KLINIKFARMA – Upaya Pemerintah untuk mengendalikan penyakit DBD dengan melepaskan nyamuk Wolbachia mengalami kendala karena tersebarnya hoaks. Hal ini diungkapkan oleh Direktur Pencegahan dan Pengendalian Penyakit Menular Kementerian Kesehatan (Kemenkes) Imran Pambudi setelah mengevaluasi situasi di Bandung saat ini.
Salah satu hoaks yang beredar di masyarakat adalah anggapan bahwa teknologi nyamuk Wolbachia merupakan rekayasa genetika. Sehingga, teknologi ini dianggap lebih berbahaya bagi manusia dibandingkan pandemi covid-19.

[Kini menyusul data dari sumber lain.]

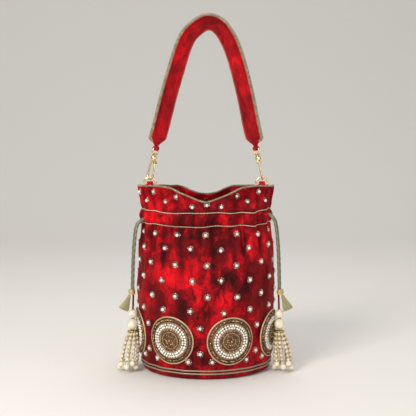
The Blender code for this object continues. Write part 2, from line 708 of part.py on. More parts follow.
def make_strand(hand, index, pivot, top, foot_shift, finish, parent):
    turn = 2 * math.pi * (index + 0.5) / STRANDS
    spread = Vector((math.cos(turn), math.sin(turn), 0))
    start = top + spread * STRAND_RING_TOP
    short = (0.0, 0.5, 0.2, 1.0, 0.35, 0.75)[index % STRANDS]
    room = pivot.z + top.z - STRAND_CLEARANCE
    beads = int((room - BEAD_PITCH * 1.6 * short) / BEAD_PITCH)
    end = top + foot_shift + spread * STRAND_RING_FOOT
    end.z = top.z - beads * BEAD_PITCH
    path, radii = [], []
    for i in range(2 * beads + 1):
        part = i / (2 * beads)
        at = start + (end - start) * part
        at += spread * 0.0012 * math.sin(math.pi * part)
        path.append(at)
        radii.append(BEAD_RADIUS if i % 2 else THREAD_RADIUS)
    made = sweep(path, lambda i: round_section(radii[i], 5), Vector((0, 1, 0)))
    add_mesh(f"bead_strand_{side_name(hand)}_{index + 1}", *made, finish, parent, smooth=False)


def main():
    for old in list(bpy.data.objects):
        bpy.data.objects.remove(old, do_unlink=True)
    velvet = material("red velvet", (0.56, 0.008, 0.016), 0.55)
    satin = material("maroon lining", (0.20, 0.01, 0.02), 0.45)
    card = material("grey card", (0.45, 0.43, 0.40), 0.9)
    gold = material("gold metal", (0.80, 0.58, 0.25), 0.25, 1.0)
    silver = material("silver zari", (0.45, 0.43, 0.32), 0.45, 0.5)
    beadwork = material("antique beadwork", (0.36, 0.26, 0.15), 0.4, 0.4)
    pearl = material("ivory pearl", (0.86, 0.80, 0.66), 0.2)
    thread = material("olive thread", (0.46, 0.42, 0.22), 0.6)
    finishes = {"velvet": velvet, "gold": gold, "pearl": pearl, "thread": thread}

    make_shell(velvet)
    make_lining(satin)
    make_board(card)
    for index in range(MEDALLIONS):
        make_medallion(index, beadwork)
    strap_axis = make_strap(velvet)
    for hand in (-1, 1):
        make_casing_cord(hand, silver)
        for strand in (-1, 1):
            make_free_cord(hand, strand, silver)
        make_tab(hand, velvet)
        make_ring(hand, gold)
        make_hook(hand, gold, strap_axis)
        make_tassel(hand, finishes)


main()
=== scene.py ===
# A round velvet potli bag with beaded medallions, a clip-on strap and pearl tassels.
# Everything is in metres, +Z up, with the bag's front towards -Y.
import math

import bpy
import numpy as np
from mathutils import Matrix, Vector


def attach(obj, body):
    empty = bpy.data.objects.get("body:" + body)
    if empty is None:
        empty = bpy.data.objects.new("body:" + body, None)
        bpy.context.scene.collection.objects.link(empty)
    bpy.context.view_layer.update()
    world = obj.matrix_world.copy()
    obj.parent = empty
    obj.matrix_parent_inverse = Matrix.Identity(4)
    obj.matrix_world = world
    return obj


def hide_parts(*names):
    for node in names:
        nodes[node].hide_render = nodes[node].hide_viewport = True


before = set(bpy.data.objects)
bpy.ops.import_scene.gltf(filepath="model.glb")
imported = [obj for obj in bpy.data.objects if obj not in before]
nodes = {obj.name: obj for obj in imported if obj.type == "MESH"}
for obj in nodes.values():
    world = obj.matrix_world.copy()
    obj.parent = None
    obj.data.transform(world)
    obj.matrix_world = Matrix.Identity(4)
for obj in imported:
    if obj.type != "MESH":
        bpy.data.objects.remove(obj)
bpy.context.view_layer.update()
rng = np.random.default_rng(11)
print("frame loaded:", len(nodes), "nodes")

# Sizes that several pieces share, the same as the CAD's. A half size is (wide, deep).
bag = {
    "height": 0.199,
    "casingHigh": 0.175,
    "casingLow": 0.1606,
    "casingMid": 0.1678,
    "frill": 0.024,
    "baseHalf": (0.070, 0.067),
    "bodyHalf": (0.075, 0.069),
    "casingHalf": (0.069, 0.044),
    "mouthHalf": (0.074, 0.036),
    "baseRound": 0.0045,
    "wall": 0.0016,
    "pleats": 16,
    "pleatDepth": 0.0022,
    "frillPleatDepth": 0.0032,
    "dipDepth": 0.0135,
    "dipWidth": 0.026,
    "seamHalf": 0.0030,
    "gap": 0.0003,
    "ringReach": 0.061,
    "ringCrown": 0.2091,
    "hookLean": math.radians(12),
}


# Materials

def newMaterial(name, settings):
    # A Principled material whose constant values sit on the shader's own sockets.
    made = bpy.data.materials.new(name)
    made.use_nodes = True
    shader = made.node_tree.nodes["Principled BSDF"]
    for socket, value in settings.items():
        shader.inputs[socket].default_value = value
    return made, made.node_tree, shader


def addNode(tree, kind, **settings):
    made = tree.nodes.new(kind)
    for name, value in settings.items():
        if name in made.inputs:
            made.inputs[name].default_value = value
        else:
            setattr(made, name, value)
    return made


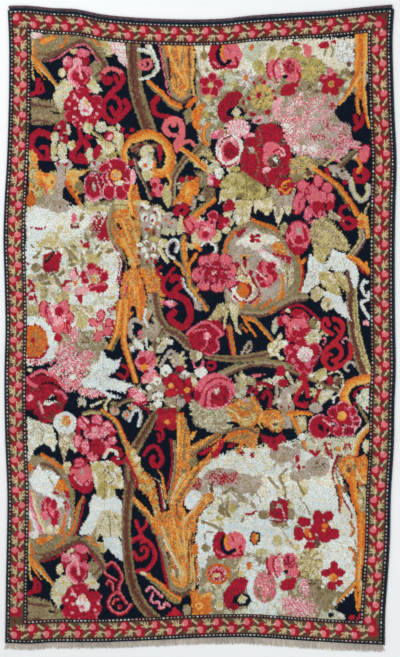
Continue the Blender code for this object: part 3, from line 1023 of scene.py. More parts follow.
def globeFlowers():
    patch("amber", "240,255 249,255 243,262", 0.6)
    ovals("navy", "244.5,259,4,6")
    ovals("crimson wine", "245.5,264,5,8 235.5,265,6,6")
    line("crimson", 2, "238,263 242,268 244,272")
    line("hay", 2.4, "242,266 246,273")
    ovals("hay", "248,266,3,8 236,272,8,6")
    ovals("crimson", "251,273,5,6")
    petals("crimson", "crimson pink", "262,267,7,12,20 260,277,7,12,-20 271,266,8,7 273,276,8,12 "
         "266,284,12,6")
    ovals("pink coral", "265,269,6,12 268,279,9,12 264,264,4,6")
    ovals("crimson", "269,270,5,8,-20 266,276,4,5")
    line("ivory blush", 2, "256,271 261,275 266,279")
    ovals("ivory cream", "241,289,26,27")
    ovals("crimson wine", "242,290,20,22")
    ovals("ivory", "236,292,9,13 240,298,10,6")
    ovals("rust olive orange", "243,290,13,16")
    line("crimson", 2, "237,283 242,282 248,286 250,291")
    patch("hay gold", "234,279 240,274 249,275 253,284 239,281", 0.6)
    line("crimson", 1.8, "229,283 234,277 242,274 249,277")
    line("ivory hay", 3.4, "249,278 254,285 255,293 252,300")
    line("crimson wine", 3, "251,276 259,292 255,299 250,303")
    ovals("mauve", "256,292,4,8,20")
    ovals("wine mauve", "230,292,5,8 234,285,5,5")
    line("crimson", 2.6, "234,296 239,301 246,302")
    patch("orange amber", "250,306 263,296 256,306", 0.8)


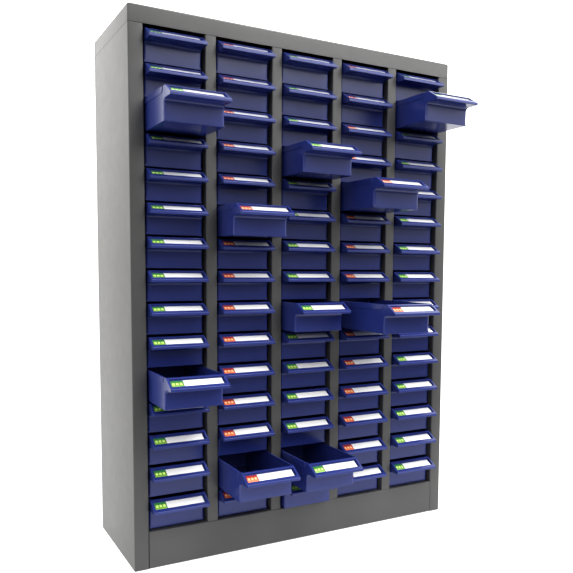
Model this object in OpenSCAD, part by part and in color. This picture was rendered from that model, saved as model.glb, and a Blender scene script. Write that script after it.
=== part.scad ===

“Minat warga untuk berperan sebagai ‘orang tua asuh’ telur nyamuk ber-Wolbachia menurun seiring dengan tersebarnya kabar bohong atau hoaks. Titik penitipan ember mengalami penurunan yang signifikan, dari awalnya mencapai sekitar 350 ember, namun setelah munculnya isu hoaks pada akhir tahun, jumlahnya turun drastis menjadi hanya sekitar 30 persen dari titik ember yang sebelumnya mau dititipkan,” ujar Imran.
“Karena itu, persentase perkembangbiakan nyamuk aedes aegypti yang diperiksa di alam saat ini baru mencapai 14 persen dari jumlah yang seharusnya berada di kisaran 35 persen,” tambahnya.
Program inovatif penanggulangan DBD dengan menggunakan teknologi nyamuk ber-Wolbachia telah melalui uji coba yang dilakukan oleh Universitas Gadjah Mada (UGM), Yayasan Tahija, dan Monash University selama sekitar 10 tahun.
Wolbachia adalah bakteri alami, simbion yang umum ditemukan di hewan arthropoda, yang memiliki mekanisme untuk menghambat replikasi virus dengue.
Hasil penelitian yang dilakukan di Yogyakarta berhasil menurunkan tingkat kejadian (incidence rate) DBD sebesar 77 persen dan mengurangi risiko perawatan di rumah sakit hingga 86 persen.